(begin)

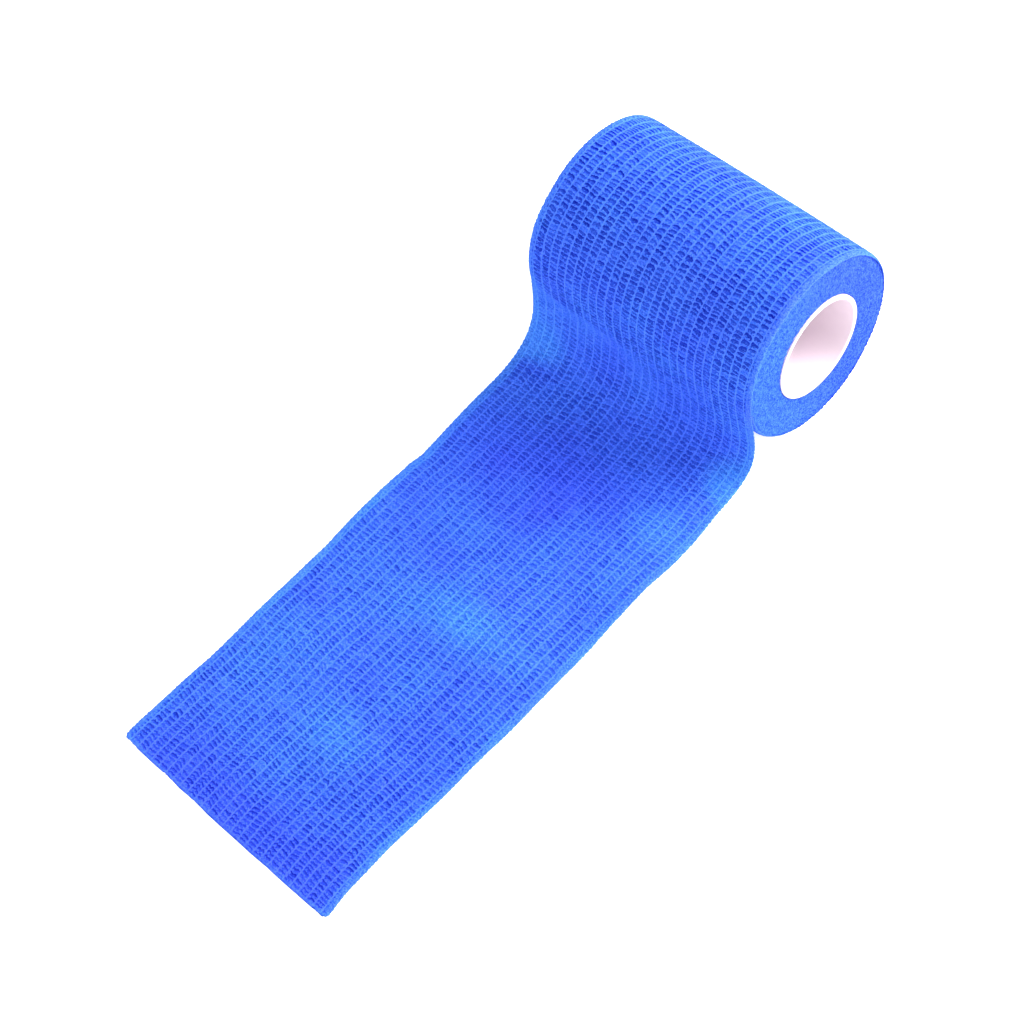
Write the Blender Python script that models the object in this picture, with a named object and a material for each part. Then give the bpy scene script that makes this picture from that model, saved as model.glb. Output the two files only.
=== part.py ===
"""Cohesive bandage roll on its side, with a loose end that lies out flat in front of it.

The cloth is one piece. It is wound on a short tube, its last turn leaves the roll at the side,
falls beside it and runs out over the surface. The tube is a second piece, inside the roll.
Metres, +Z up. The surface is z = 0, and the origin is the middle of the roll's flat spot on it.
The roll's axis runs along X, and the loose end points along -Y.
"""

import math

import bmesh
import bpy

# Cloth: its width, its thickness in the grooves, and the lengthwise ribs between its threads
CLOTH_WIDTH = 0.075
CLOTH_THICKNESS = 0.001
RIB_HEIGHT = 0.0004
RIB_PITCH = 0.00273
GROOVES = 27

# Wound roll: the outside of the last turn, how much a turn adds, and how far the soft roll is
# pressed flat underneath. The last turn sticks to the one below it down to the peel angle.
ROLL_RADIUS = 0.0274
TURN_STEP = 0.0004
FLAT_DEPTH = 0.00035
FLAT_HALF_WIDTH = 0.006
PEEL_ANGLE = math.radians(12)

# Tube that the cloth is wound on, a little longer than the cloth is wide
TUBE_RADIUS = 0.0151
TUBE_WALL = 0.0013
TUBE_LENGTH = 0.0755
TUBE_CHAMFER = 0.0003
TUBE_CLEARANCE = 0.0003

# Loose end: how far from the roll's axis its two corners lie, and how much its cut edge bows out
LEFT_CORNER_OUT = 0.1840
RIGHT_CORNER_OUT = 0.1900
CUT_EDGE_BOW = 0.0003

# Side edges of the loose end, at distances out from the roll's axis
OUTLINE_COLUMNS = ("out", "left", "right")
OUTLINE = (
    (0.0270, -0.0375, 0.0375),
    (0.0420, -0.0370, 0.0372),
    (0.0540, -0.0371, 0.0378),
    (0.0740, -0.0366, 0.0374),
    (0.0800, -0.0374, 0.0374),
    (0.1140, -0.0380, 0.0370),
    (0.1440, -0.0384, 0.0362),
    (0.1680, -0.0395, 0.0350),
    (0.1800, -0.0398, 0.0352),
    (0.1900, -0.0396, 0.0360),
)

# The curve in which the cloth falls from the roll to the surface, at its left and right edges:
# how strongly it keeps its first and its last direction, and where it has come down
FALL_COLUMNS = ("pull_down", "pull_out", "landing_out")
FALL_LEFT = (0.0190, 0.0214, 0.0508)
FALL_RIGHT = (0.0185, 0.0329, 0.0559)

# Soft rises where the loose end doesn't lie quite flat
RISE_COLUMNS = ("across", "out", "half_width", "half_length", "height")
RISES = (
    (0.0110, 0.1040, 0.0240, 0.0200, 0.0018),
    (0.0400, 0.0760, 0.0200, 0.0180, 0.0012),
    (-0.0230, 0.1340, 0.0220, 0.0170, 0.0014),
    (0.0130, 0.1540, 0.0200, 0.0140, 0.0012),
    (-0.0420, 0.0960, 0.0160, 0.0160, 0.0010),
)

# Steps of the mesh; the underside has one point for every few points of the ribbed upper side
ROLL_STEPS = 48
FALL_STEPS = 10
FLOOR_STEPS = 26
UNDERSIDE_STRIDE = 4
TUBE_STEPS = 48
SMOOTH_BELOW = math.radians(40)


def wound_radius(angle):
    """Outside of the roll on a rib. Angles start where the cloth leaves, and go down and under."""
    return ROLL_RADIUS - TURN_STEP * (1 - angle / math.tau)


AXIS_Z = wound_radius(math.pi / 2) - FLAT_DEPTH


def eased(share):
    share = min(max(share, 0.0), 1.0)
    return share * share * (3 - 2 * share)


def between(first, second, share):
    return first + (second - first) * share


def stations():
    """Places across the cloth, (share of its width, how deep in a groove), from left to right."""
    first = 0.5 - RIB_PITCH * (GROOVES - 1) / 2 / CLOTH_WIDTH
    grooves = [first + RIB_PITCH * k / CLOTH_WIDTH for k in range(GROOVES)]
    marks = [0.0] + grooves + [1.0]
    places = [(0.0, 1.0)]
    for left, right in zip(marks, marks[1:]):
        places += [((left + right) / 2, 0.0), (right, 1.0)]
    return places


def edges_at(out):
    """Left and right edge of the loose end at a distance out, eased between the table's rows."""
    rows = [dict(zip(OUTLINE_COLUMNS, row)) for row in OUTLINE]
    for near, far in zip(rows, rows[1:]):
        if out <= far["out"]:
            share = eased((out - near["out"]) / (far["out"] - near["out"]))
            return [between(near[side], far[side], share) for side in ("left", "right")]
    return rows[-1]["left"], rows[-1]["right"]


def rise_at(across, out):
    """Height of the cloth's underside over the surface, zero wherever it lies flat."""
    height = 0.0
    for row in RISES:
        rise = dict(zip(RISE_COLUMNS, row))
        sideways = (across - rise["across"]) / rise["half_width"]
        lengthwise = (out - rise["out"]) / rise["half_length"]
        inside = max(0.0, 1 - sideways**2 - lengthwise**2)
        height += rise["height"] * inside**2
    return height


def roll_point(angle, radius, share):
    x = CLOTH_WIDTH * (share - 0.5)
    y = -radius * math.cos(angle)
    z = AXIS_Z - radius * math.sin(angle)
    return x, y, max(z, 0.0)


def wound_line(angles, share, groove):
    """Outer surface of the wound roll at one place across; its ribs are pressed flat underneath."""
    line = []
    for angle in angles:
        relief = RIB_HEIGHT * groove
        if math.sin(angle) > 0:
            past_flat = abs(math.cos(angle)) * ROLL_RADIUS - FLAT_HALF_WIDTH
            relief *= eased(past_flat / FLAT_HALF_WIDTH)
        line.append(roll_point(angle, wound_radius(angle) - relief, share))
    return line


def fall_points(share):
    """The falling cloth's outer face on its ribs: (out, height, and the direction) on a curve."""
    left, right = (dict(zip(FALL_COLUMNS, row)) for row in (FALL_LEFT, FALL_RIGHT))
    pull_down, pull_out, landing = (between(left[k], right[k], share) for k in FALL_COLUMNS)
    top = CLOTH_THICKNESS + RIB_HEIGHT
    curve = (
        (ROLL_RADIUS, AXIS_Z),
        (ROLL_RADIUS, AXIS_Z - pull_down),
        (landing - pull_out, top),
        (landing, top),
    )
    start = ROLL_RADIUS * math.sin(PEEL_ANGLE) / (3 * pull_down)
    points = []
    for step in range(FALL_STEPS + 1):
        t = between(start, 1.0, step / FALL_STEPS)
        s = 1 - t
        weights = (s**3, 3 * s * s * t, 3 * s * t * t, t**3)
        slopes = (-3 * s * s, 3 * s * (s - 2 * t), 3 * t * (2 * s - t), 3 * t * t)
        out, height = (sum(w * p[k] for w, p in zip(weights, curve)) for k in (0, 1))
        way_out, way_up = (sum(w * p[k] for w, p in zip(slopes, curve)) for k in (0, 1))
        length = math.hypot(way_out, way_up)
        points.append((out, height, way_out / length, way_up / length))
    return points


def loose_line(share, groove):
    """Upper and lower side of the loose end at one place across, from the peel to the cut edge."""
    upper, lower = [], []

    def add_pair(out, height, away_out, away_up):
        """Points on the upper side and under it, below a place on the ribs and its direction out."""
        across = between(*edges_at(out), share)
        for line, depth in ((upper, RIB_HEIGHT * groove), (lower, CLOTH_THICKNESS + RIB_HEIGHT)):
            line.append((across, depth * away_out - out, max(height - depth * away_up, 0.0)))

    falling = fall_points(share)
    for out, height, way_out, way_up in falling:
        add_pair(out, height, -way_up, way_out)
    landing = falling[-1][0]
    bow = CUT_EDGE_BOW * math.sin(math.pi * share)
    cut = between(LEFT_CORNER_OUT, RIGHT_CORNER_OUT, share) + bow
    for step in range(1, FLOOR_STEPS + 1):
        out = between(landing, cut, step / FLOOR_STEPS)
        lift = rise_at(between(*edges_at(out), share), out)
        add_pair(out, lift + CLOTH_THICKNESS + RIB_HEIGHT, 0.0, 1.0)
    return upper, lower


def link(bm, first, second, closed=False):
    """Four-sided faces between two lines with the same number of vertices."""
    for i in range(len(first) if closed else len(first) - 1):
        j = (i + 1) % len(first)
        bm.faces.new((first[i], first[j], second[j], second[i]))


def link_sparse(bm, dense, sparse):
    """Faces between a line of vertices and one that has a vertex for every few of them."""
    stride = (len(dense) - 1) // (len(sparse) - 1)
    for i in range(len(sparse) - 1):
        run = dense[i * stride:(i + 1) * stride + 1]
        bm.faces.new(run + [sparse[i + 1], sparse[i]])


def make_object(name, bm, material):
    bmesh.ops.recalc_face_normals(bm, faces=bm.faces)
    mesh = bpy.data.meshes.new(name)
    bm.to_mesh(mesh)
    bm.free()
    mesh.shade_smooth()
    mesh.set_sharp_from_angle(angle=SMOOTH_BELOW)
    mesh.materials.append(material)
    piece = bpy.data.objects.new(name, mesh)
    bpy.context.scene.collection.objects.link(piece)


def make_material(name, colour, roughness, sheen):
    material = bpy.data.materials.new(name)
    material.use_nodes = True
    shader = material.node_tree.nodes["Principled BSDF"]
    shader.inputs["Base Color"].default_value = (*colour, 1.0)
    shader.inputs["Roughness"].default_value = roughness
    shader.inputs["Metallic"].default_value = 0.0
    shader.inputs["Sheen Weight"].default_value = sheen
    return material


def make_bandage():
    """The whole length of cloth in one solid: the wound roll and its loose end."""
    bm = bmesh.new()
    step = (math.tau - PEEL_ANGLE) / ROLL_STEPS
    angles = [PEEL_ANGLE + step * k for k in range(ROLL_STEPS + 1)]

    # Lines of vertices along the cloth, one at each place across it
    wound, upper, lower = [], [], []
    for share, groove in stations():
        top, bottom = loose_line(share, groove)
        wound.append([bm.verts.new(point) for point in wound_line(angles, share, groove)])
        upper.append([bm.verts.new(point) for point in top])
        if len(upper) % UNDERSIDE_STRIDE == 1:
            lower.append([bm.verts.new(point) for point in bottom[1:]])

    # Outside of the roll with the loose end's upper side, then its underside and its cut edge
    for here, beside in zip(range(len(upper)), range(1, len(upper))):
        link(bm, wound[here] + upper[here], wound[beside] + upper[beside])
    for here, beside in zip(lower, lower[1:]):
        link(bm, here, beside)
    link_sparse(bm, [line[0] for line in wound], [line[0] for line in lower])
    link_sparse(bm, [line[-1] for line in upper], [line[-1] for line in lower])

    # Hole for the tube, the roll's two end faces, and the loose end's two side edges
    bores = []
    for side, share in ((0, 0.0), (-1, 1.0)):
        bore_radius = TUBE_RADIUS + TUBE_CLEARANCE
        bore = [bm.verts.new(roll_point(angle, bore_radius, share)) for angle in angles]
        link(bm, bore, wound[side], closed=True)
        bm.faces.new((wound[side][-1], wound[side][0], upper[side][0]))
        link(bm, upper[side], wound[side][:1] + lower[side])
        bores.append(bore)
    link(bm, *bores, closed=True)
    make_object("bandage", bm, make_material("blue_cloth", (0.055, 0.17, 0.85), 0.9, 0.3))


def make_core_tube():
    """The tube: the outline of its wall, with chamfered rims, spun round the roll's axis."""
    end = TUBE_LENGTH / 2
    outside, inside = TUBE_RADIUS, TUBE_RADIUS - TUBE_WALL
    cut = TUBE_CHAMFER
    rim = ((end - cut, outside), (end, outside - cut), (end, inside + cut), (end - cut, inside))
    outline = [*rim, *((-x, radius) for x, radius in reversed(rim))]
    bm = bmesh.new()
    rings = []
    for k in range(TUBE_STEPS):
        angle = math.tau * k / TUBE_STEPS
        spun = [(x, r * math.cos(angle), AXIS_Z + r * math.sin(angle)) for x, r in outline]
        rings.append([bm.verts.new(point) for point in spun])
    for here, beside in zip(rings, rings[1:] + rings[:1]):
        link(bm, here, beside, closed=True)
    make_object("core_tube", bm, make_material("white_plastic", (0.9, 0.88, 0.88), 0.35, 0.0))


def main():
    for old in list(bpy.data.objects):
        bpy.data.objects.remove(old, do_unlink=True)
    make_bandage()
    make_core_tube()


main()
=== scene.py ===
import math

import bpy
import numpy as np
from mathutils import Matrix, Vector


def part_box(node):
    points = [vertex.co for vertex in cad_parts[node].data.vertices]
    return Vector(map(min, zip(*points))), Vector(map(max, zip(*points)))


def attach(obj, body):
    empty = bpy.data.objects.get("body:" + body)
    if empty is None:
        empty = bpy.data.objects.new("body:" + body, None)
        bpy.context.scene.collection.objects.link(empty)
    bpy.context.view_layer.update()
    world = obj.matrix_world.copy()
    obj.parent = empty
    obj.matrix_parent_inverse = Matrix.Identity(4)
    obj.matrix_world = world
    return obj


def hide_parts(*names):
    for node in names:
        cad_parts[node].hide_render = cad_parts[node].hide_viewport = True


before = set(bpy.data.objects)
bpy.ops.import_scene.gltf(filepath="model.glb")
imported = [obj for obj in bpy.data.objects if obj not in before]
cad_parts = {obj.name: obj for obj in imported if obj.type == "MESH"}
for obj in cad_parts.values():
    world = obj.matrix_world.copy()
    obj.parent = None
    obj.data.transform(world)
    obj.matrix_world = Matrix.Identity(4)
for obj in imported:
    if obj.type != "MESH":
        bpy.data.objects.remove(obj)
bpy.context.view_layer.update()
cloth_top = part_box("bandage")[1].z
tube_low, tube_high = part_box("core_tube")

# ------------------------------------------------------------------------------------------------
# Last turn: the outermost layer of the wound roll. The cloth is a soft blue non-woven, drawn
# together along its length by 27 thin elastic threads, so that it stands up in small crosswise
# crinkles between them. The same length of cloth goes on as the loose end.
# ------------------------------------------------------------------------------------------------

AXIS_Z = (tube_low.z + tube_high.z) / 2
TURN_STEP = 0.0004
ROLL_RADIUS = cloth_top - AXIS_Z + TURN_STEP / 4
CLOTH_HALF_WIDTH = 0.0375

THREADS = 27
THREAD_PITCH = 0.00273
STEPS_PER_COLUMN = 6
ROW_SPACING = 0.00037
UNDERSIDE_STRIDE = 12

# Distance from ridge to ridge, and how it varies from one to the next and over several of them
CRINKLE_PITCH = 0.00128
PITCH_SPREAD = 0.18
PITCH_DRIFT = 0.12
DRIFT_RIDGES = 9
SPARE_RIDGES = 1.25
LOOSE_EVENNESS = 0.65
# Slant and bend of a ridge between two threads, in pitches, and the length each changes over
RIDGE_SLANT = 0.22
SLANT_REACH = 0.0025
RIDGE_BEND = 0.24
BEND_LEAN = 0.04
BEND_MIDDLE = 0.4
BEND_REACH = 0.0030
# Heights of the cloth's surface: the rise between threads, the hollows and the single fibres
RIB_HEIGHT = 0.00018
RIB_SQUARENESS = 4
SLIT_DEPTH = 0.00030
SLIT_SHARPNESS = 1.2
SLIT_SQUARENESS = 5
FIBRE_HEIGHT = 0.000022
# Depth of each hollow as a share of the full depth; a few of them have almost closed up
DEPTH_MIDDLE = 0.93
DEPTH_SPREAD = 0.13
SHALLOWEST = 0.50
DEEPEST = 1.08
CLOSED_CHANCE = 0.04
CLOSED_DEPTH = 0.55
DEPTH_DRIFT = 0.08
DEPTH_REACH = 0.011
# Past the roll the cloth goes slack, with shallower hollows, and deeper ones again farther out
SLACK_OVER = 0.02
LOOSE_CALM = 0.24
DEEPER_FROM = 0.05
DEEPER_OVER = 0.11
DEEPER_BY = 0.6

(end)

Exactly as written, quote the lines from the one that has "0.88), 0.35, 0.0))" down to the one that has "if empty is", and include both.

    make_object("core_tube", bm, make_material("white_plastic", (0.9, 0.88, 0.88), 0.35, 0.0))


def main():
    for old in list(bpy.data.objects):
        bpy.data.objects.remove(old, do_unlink=True)
    make_bandage()
    make_core_tube()


main()
=== scene.py ===
import math

import bpy
import numpy as np
from mathutils import Matrix, Vector


def part_box(node):
    points = [vertex.co for vertex in cad_parts[node].data.vertices]
    return Vector(map(min, zip(*points))), Vector(map(max, zip(*points)))


def attach(obj, body):
    empty = bpy.data.objects.get("body:" + body)
    if empty is None:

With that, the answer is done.